§ EXERCISE
Write out each line from the data below that includes the word "joints".

Object data in JSON
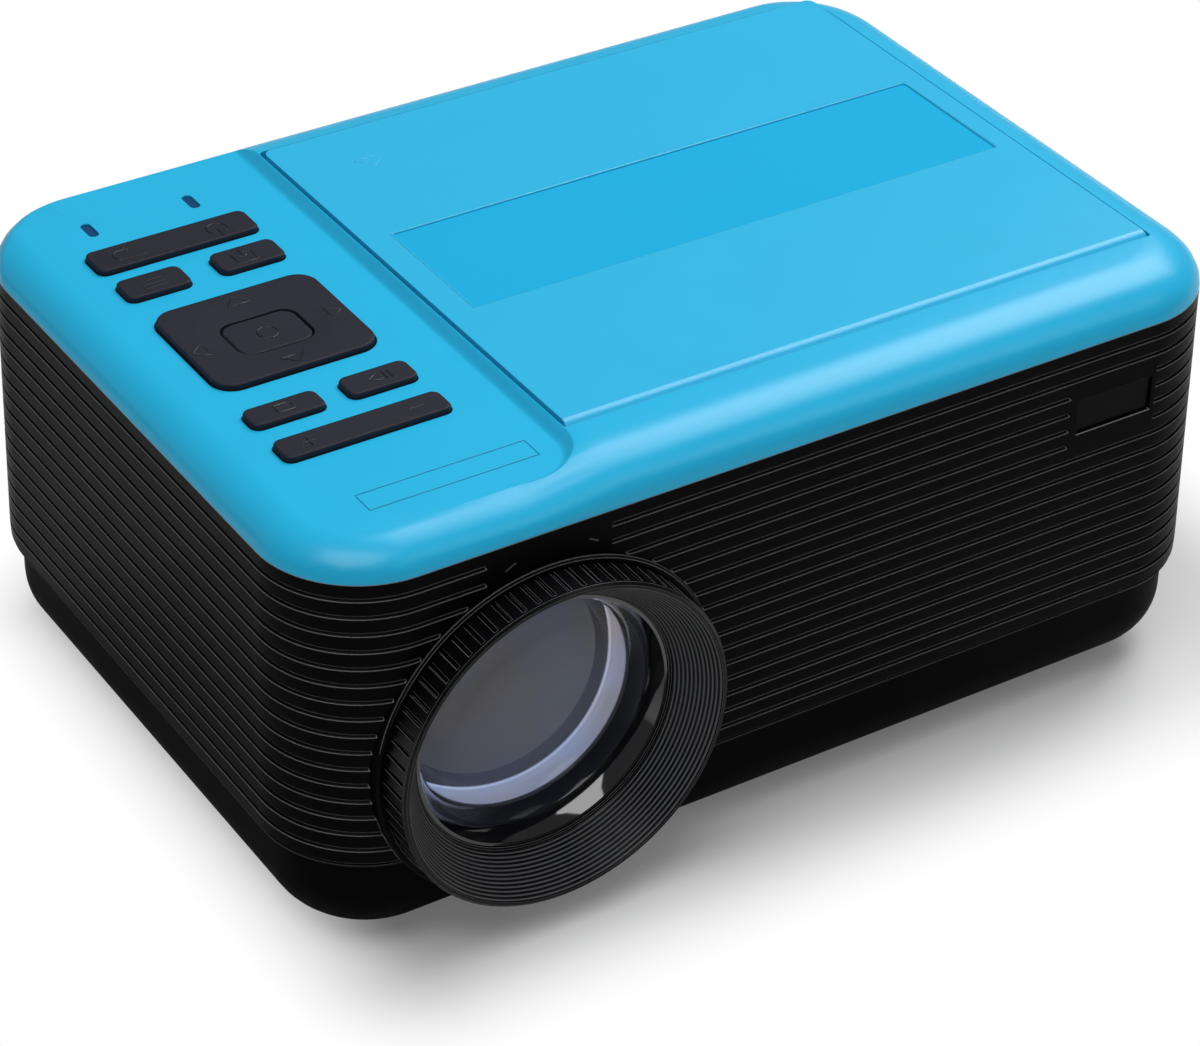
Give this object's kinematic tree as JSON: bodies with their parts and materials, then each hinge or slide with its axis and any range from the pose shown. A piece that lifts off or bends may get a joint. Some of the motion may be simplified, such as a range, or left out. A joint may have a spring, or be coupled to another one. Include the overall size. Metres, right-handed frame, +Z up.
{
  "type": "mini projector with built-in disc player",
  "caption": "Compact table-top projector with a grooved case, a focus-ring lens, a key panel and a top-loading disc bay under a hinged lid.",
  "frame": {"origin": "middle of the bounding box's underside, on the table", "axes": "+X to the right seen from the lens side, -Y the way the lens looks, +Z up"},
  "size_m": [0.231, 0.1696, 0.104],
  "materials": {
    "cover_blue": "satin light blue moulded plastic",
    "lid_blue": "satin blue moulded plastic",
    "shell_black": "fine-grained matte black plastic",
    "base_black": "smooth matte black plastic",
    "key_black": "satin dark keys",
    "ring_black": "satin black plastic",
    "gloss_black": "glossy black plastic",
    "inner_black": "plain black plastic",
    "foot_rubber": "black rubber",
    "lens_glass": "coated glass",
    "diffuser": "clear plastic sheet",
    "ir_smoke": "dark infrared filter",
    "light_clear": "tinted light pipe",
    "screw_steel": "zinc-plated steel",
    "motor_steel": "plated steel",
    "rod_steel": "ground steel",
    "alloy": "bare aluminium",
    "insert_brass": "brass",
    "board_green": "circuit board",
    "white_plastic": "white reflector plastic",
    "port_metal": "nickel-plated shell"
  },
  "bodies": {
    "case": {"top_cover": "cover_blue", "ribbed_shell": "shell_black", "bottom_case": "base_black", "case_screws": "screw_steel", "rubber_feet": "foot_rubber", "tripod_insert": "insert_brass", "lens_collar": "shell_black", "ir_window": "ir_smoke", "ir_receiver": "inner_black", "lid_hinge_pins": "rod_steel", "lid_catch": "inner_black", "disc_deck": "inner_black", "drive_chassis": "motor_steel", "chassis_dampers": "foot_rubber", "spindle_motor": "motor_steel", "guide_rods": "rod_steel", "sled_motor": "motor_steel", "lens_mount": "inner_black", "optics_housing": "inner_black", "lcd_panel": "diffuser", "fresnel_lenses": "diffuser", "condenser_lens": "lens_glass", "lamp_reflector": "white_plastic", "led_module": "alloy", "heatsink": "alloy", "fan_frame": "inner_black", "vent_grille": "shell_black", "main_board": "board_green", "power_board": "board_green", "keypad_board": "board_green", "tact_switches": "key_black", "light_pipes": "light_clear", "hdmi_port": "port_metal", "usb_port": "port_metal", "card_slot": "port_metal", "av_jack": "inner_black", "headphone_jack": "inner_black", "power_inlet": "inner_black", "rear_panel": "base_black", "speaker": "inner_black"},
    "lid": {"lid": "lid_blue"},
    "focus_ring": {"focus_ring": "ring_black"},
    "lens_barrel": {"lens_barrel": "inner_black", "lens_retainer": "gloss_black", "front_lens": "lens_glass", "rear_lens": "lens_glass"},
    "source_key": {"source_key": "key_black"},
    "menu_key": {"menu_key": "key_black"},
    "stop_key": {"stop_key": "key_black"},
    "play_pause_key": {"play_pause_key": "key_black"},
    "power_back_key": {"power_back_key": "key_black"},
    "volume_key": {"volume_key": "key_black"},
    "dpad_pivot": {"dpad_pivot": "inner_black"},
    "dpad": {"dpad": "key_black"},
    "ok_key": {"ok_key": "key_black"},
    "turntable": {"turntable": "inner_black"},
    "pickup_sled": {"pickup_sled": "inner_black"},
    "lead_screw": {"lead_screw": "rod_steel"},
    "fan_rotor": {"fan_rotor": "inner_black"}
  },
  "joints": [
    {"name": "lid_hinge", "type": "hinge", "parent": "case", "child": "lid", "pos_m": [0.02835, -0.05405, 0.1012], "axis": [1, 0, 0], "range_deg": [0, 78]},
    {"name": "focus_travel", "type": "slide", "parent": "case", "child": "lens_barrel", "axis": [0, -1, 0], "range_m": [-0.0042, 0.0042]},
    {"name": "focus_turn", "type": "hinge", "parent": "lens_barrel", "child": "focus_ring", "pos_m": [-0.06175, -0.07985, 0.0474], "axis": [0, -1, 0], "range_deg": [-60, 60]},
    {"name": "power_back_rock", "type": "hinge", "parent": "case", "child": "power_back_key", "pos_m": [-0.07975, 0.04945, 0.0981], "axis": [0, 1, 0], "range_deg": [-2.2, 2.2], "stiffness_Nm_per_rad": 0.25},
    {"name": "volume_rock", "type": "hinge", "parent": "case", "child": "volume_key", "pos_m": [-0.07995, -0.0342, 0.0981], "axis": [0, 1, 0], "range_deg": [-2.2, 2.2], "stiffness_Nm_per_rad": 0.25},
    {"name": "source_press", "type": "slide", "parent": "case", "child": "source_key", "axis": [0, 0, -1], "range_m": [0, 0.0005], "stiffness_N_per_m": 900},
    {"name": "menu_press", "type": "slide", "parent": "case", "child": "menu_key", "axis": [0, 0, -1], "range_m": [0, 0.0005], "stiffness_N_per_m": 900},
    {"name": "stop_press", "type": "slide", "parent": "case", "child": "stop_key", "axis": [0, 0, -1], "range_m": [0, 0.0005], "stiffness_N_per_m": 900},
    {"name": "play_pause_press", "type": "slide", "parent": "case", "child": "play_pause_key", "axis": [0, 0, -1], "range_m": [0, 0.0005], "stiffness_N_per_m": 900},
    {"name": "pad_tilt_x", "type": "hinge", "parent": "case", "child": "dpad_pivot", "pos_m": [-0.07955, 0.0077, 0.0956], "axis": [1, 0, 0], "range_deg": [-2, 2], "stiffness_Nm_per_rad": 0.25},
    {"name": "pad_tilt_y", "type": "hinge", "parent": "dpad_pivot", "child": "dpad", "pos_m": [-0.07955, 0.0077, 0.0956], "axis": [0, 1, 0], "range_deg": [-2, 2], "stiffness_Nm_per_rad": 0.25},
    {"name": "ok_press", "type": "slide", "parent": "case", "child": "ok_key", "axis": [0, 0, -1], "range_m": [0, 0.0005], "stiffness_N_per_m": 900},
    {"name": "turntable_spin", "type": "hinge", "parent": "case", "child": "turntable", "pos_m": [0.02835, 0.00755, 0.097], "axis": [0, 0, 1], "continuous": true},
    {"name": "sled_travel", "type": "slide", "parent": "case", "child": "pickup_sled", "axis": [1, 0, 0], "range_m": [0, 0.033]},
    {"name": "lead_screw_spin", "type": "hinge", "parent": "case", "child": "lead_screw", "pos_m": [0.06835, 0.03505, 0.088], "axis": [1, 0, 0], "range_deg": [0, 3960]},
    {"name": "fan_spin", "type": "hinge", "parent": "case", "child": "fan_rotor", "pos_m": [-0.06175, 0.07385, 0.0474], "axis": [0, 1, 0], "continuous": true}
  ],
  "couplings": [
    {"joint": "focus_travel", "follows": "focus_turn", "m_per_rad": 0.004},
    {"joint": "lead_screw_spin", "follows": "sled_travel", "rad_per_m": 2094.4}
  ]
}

* * *

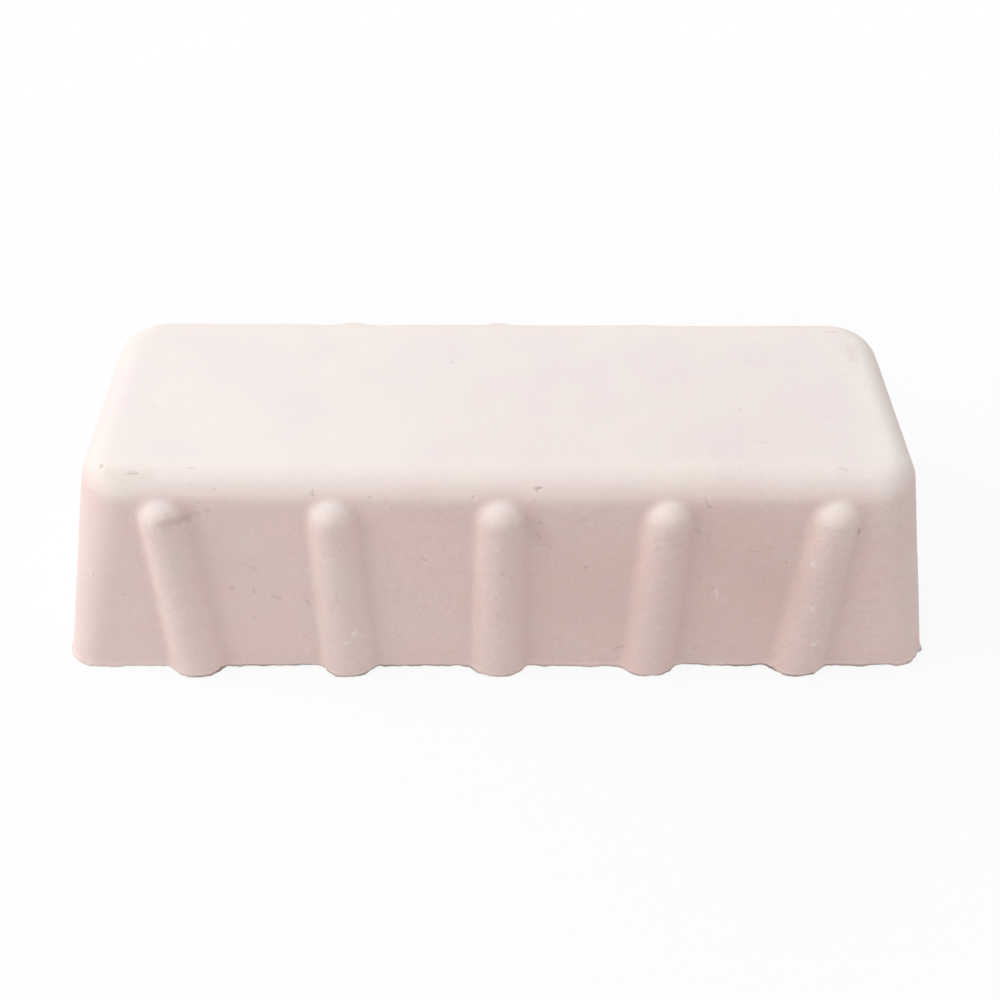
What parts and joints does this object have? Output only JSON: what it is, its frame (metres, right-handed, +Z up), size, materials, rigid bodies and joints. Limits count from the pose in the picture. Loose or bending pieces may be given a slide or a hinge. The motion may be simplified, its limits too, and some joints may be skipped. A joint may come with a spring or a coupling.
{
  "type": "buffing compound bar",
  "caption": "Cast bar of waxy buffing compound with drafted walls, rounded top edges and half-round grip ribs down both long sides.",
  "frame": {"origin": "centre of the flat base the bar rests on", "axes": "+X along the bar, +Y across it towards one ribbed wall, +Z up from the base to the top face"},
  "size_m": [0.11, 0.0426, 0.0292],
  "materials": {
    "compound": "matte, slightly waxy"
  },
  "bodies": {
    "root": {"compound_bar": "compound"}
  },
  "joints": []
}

§ RIGHT ANSWER
  "joints": [
What parts and joints does this object have? Output only JSON: what it is, its frame (metres, right-handed, +Z up), size, materials, rigid bodies and joints. Limits count from the pose in the picture. Loose or bending pieces may be given a slide or a hinge. The motion may be simplified, its limits too, and some joints may be skipped. A joint may come with a spring or a coupling.
  "joints": []